Data continued flowing into his brain, opening images of inexpressible grandeur. Gray saw the galaxy, viewed from outside, from above the galactic plane—probably from the same vantage point as the one now occupied by Invictus. The galaxy appeared . . . complete, perfect, a vast, glowing whirlpool of 400 billion stars, the sweep of the spiral arms predominantly blue, wreathed through with twisted lanes of black dust; the central bulge glowing faintly red, banked round about by parapets of softly illuminated dust clouds and nebulae. It was a young galaxy, healthy and in its prime, its vast clouds of dust and hydrogen gas continuing to give birth to new stars year by year.
This is the galaxy as it was in your time, a voice said in Gray’s head. But now . . . as we move forward in time . . .
As he watched, the image changed.
The transformation was startling in its intensity and in the suddenness, the completeness of it. The mathematic perfection of those gorgeous spiral arms had been broken and disrupted; the myriad stars themselves scattered, consumed or severely dimmed, their glow banked down to a fraction of what they’d emitted before; the gas and dust clouds devoured. Somehow, the galaxy had become a pale echo of its former glory—old, feeble, and waning.

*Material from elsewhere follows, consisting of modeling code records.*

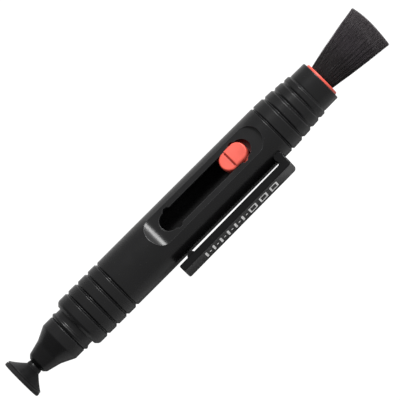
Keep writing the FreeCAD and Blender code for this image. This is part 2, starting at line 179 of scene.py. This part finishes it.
def moulded_skin_group():
    """Skin of a moulded piece: fine grain in the normal, slow mottling of colour and gloss, rounded
    edges that carry a painted highlight, and a few pale specks of dust."""
    group, ins, outs = new_group(
        "moulded_skin",
        [("Colour", "NodeSocketColor", (0.02, 0.02, 0.02, 1)),
         ("Grain Size", "NodeSocketFloat", 0.2 * MM),
         ("Grain Depth", "NodeSocketFloat", 0.01 * MM),
         ("Edge Radius", "NodeSocketFloat", 0.2 * MM),
         # strength of the painted highlight along edges
         ("Edge Paleness", "NodeSocketFloat", 0.3),
         ("Gloss", "NodeSocketFloat", 0.4),
         ("Dust", "NodeSocketFloat", 0.2)],
        [("Colour", "NodeSocketColor", None),
         ("Roughness", "NodeSocketFloat", None),
         ("Normal", "NodeSocketVector", None)])
    link = group.links.new
    place = add(group, "ShaderNodeTexCoord")
    density = add(group, "ShaderNodeMath", operation="DIVIDE")
    density.inputs[0].default_value = 1.0
    link(ins.outputs["Grain Size"], density.inputs[1])
    grain = add(group, "ShaderNodeTexNoise", in_Detail=3.0, in_Roughness=0.6)
    link(place.outputs["Object"], grain.inputs["Vector"])
    link(density.outputs[0], grain.inputs["Scale"])
    rounded = add(group, "ShaderNodeBevel", samples=6)
    link(ins.outputs["Edge Radius"], rounded.inputs["Radius"])
    bump = add(group, "ShaderNodeBump", in_Strength=1.0)
    link(ins.outputs["Grain Depth"], bump.inputs["Distance"])
    link(grain.outputs["Fac"], bump.inputs["Height"])
    link(rounded.outputs["Normal"], bump.inputs["Normal"])
    link(bump.outputs["Normal"], outs.inputs["Normal"])
    # an edge is where the rounded normal leaves the true one: the cosine between them falls
    surface = add(group, "ShaderNodeNewGeometry")
    likeness = add(group, "ShaderNodeVectorMath", operation="DOT_PRODUCT")
    link(rounded.outputs["Normal"], likeness.inputs[0])
    link(surface.outputs["Normal"], likeness.inputs[1])
    edge = map_range(group, 0.995, 0.85, 0.0, 1.0)
    link(likeness.outputs["Value"], edge.inputs["Value"])
    # painted highlight: the edge mask, scaled by its strength, pales the colour along every edge
    painted_edge_highlight = add(group, "ShaderNodeMath", operation="MULTIPLY")
    link(edge.outputs[0], painted_edge_highlight.inputs[0])
    link(ins.outputs["Edge Paleness"], painted_edge_highlight.inputs[1])
    # slow mottling of colour and gloss
    mottle = add(group, "ShaderNodeTexNoise", in_Scale=MOTTLE_SCALE, in_Detail=4.0)
    link(place.outputs["Object"], mottle.inputs["Vector"])
    shade = map_range(group, 0.3, 0.7, 0.88, 1.12)
    link(mottle.outputs["Fac"], shade.inputs["Value"])
    tinted = add(group, "ShaderNodeVectorMath", operation="SCALE")
    link(ins.outputs["Colour"], tinted.inputs[0])
    link(shade.outputs[0], tinted.inputs["Scale"])
    highlit_colour = add(group, "ShaderNodeVectorMath", operation="ADD")
    highlit_colour.inputs[1].default_value = EDGE_HIGHLIGHT_TINT
    link(tinted.outputs[0], highlit_colour.inputs[0])
    with_edge_highlight = add(group, "ShaderNodeMix", data_type="VECTOR", clamp_factor=True)
    link(painted_edge_highlight.outputs[0], with_edge_highlight.inputs[MIX_FACTOR])
    link(tinted.outputs[0], with_edge_highlight.inputs[MIX_A])
    link(highlit_colour.outputs[0], with_edge_highlight.inputs[MIX_B])
    # dust: a small round speck about the middle of each cell that the surface cuts near its middle
    cells = add(group, "ShaderNodeTexVoronoi", in_Scale=DUST_CELLS)
    link(place.outputs["Object"], cells.inputs["Vector"])
    speck = map_range(group, 0.09, 0.04, 0.0, 1.0)
    link(cells.outputs["Distance"], speck.inputs["Value"])
    dusty = add(group, "ShaderNodeMath", operation="MULTIPLY")
    link(speck.outputs[0], dusty.inputs[0])
    link(ins.outputs["Dust"], dusty.inputs[1])
    dusted = add(group, "ShaderNodeMix", data_type="VECTOR", clamp_factor=True)
    dusted.inputs[MIX_B].default_value = DUST_COLOUR
    link(dusty.outputs[0], dusted.inputs[MIX_FACTOR])
    link(with_edge_highlight.outputs[MIX_RESULT], dusted.inputs[MIX_A])
    link(dusted.outputs[MIX_RESULT], outs.inputs["Colour"])
    sheen = add(group, "ShaderNodeMath", operation="MULTIPLY")
    link(ins.outputs["Gloss"], sheen.inputs[0])
    link(shade.outputs[0], sheen.inputs[1])
    link(sheen.outputs[0], outs.inputs["Roughness"])
    return group


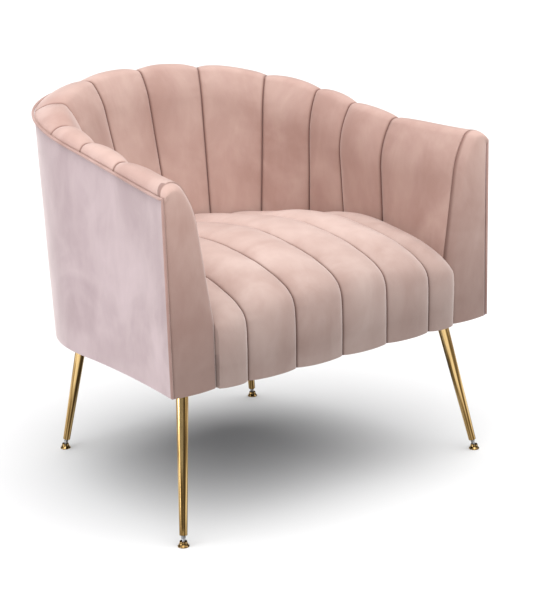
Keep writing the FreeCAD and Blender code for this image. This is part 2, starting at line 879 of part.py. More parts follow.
cross_straps = []
for number in range(5):
    start = size("front_board_y") + size("strap_width") + number * size("strap_pitch_along")
    half = half_width_at(start + size("strap_width"), size("strap_seat") + size("rail_setback"))
    cross_straps.append(bound_box(f"cross_strap_{number + 1}", Vector(-half, start, cross_strap_bottom),
                                  [str(2 * half), "Sizes.strap_width", "Sizes.strap_thickness"]))
grouped("webbing_crosswise", cross_straps)


# Seat: padded channels from front to back over a block of foam
seat_half = size("foot_half_width") - size("pad_crown") - size("seat_side_gap")
seat_back_y = size("tub_centre_y") + size("foot_depth") - size("pad_crown") - size("soft_gap")
seat_seams = [-seat_half, -2 * size("seat_channel_width"), -size("seat_channel_width"), 0,
              size("seat_channel_width"), 2 * size("seat_channel_width"), seat_half]


def seat_top(across, y):
    """Height of the seat's seams at a place."""
    side = (abs(across) / seat_half) ** 2.5
    if y < size("seat_crest_y"):
        share = (size("seat_crest_y") - y) / (size("seat_crest_y") - size("seat_front_y")
                                              - size("seat_roll_depth"))
        fall = (size("seat_height") - size("seat_roll_height")) * share ** 2
    else:
        share = (y - size("seat_crest_y")) / (seat_back_y - size("seat_crest_y"))
        fall = size("seat_back_fall") * share ** 2
    return size("seat_height") - fall - size("seat_side_fall") * side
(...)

At the core now rested a vast shadow, curving and smooth-rimmed, translucent and faintly golden in hue. Gray was having trouble making it out. Or, rather, he was having trouble putting reasonable meaning to what he was seeing; it looked like an immense, hazy sphere had been dropped into the galaxy’s central region . . . or like a bubble ten thousand light years across had engulfed the core.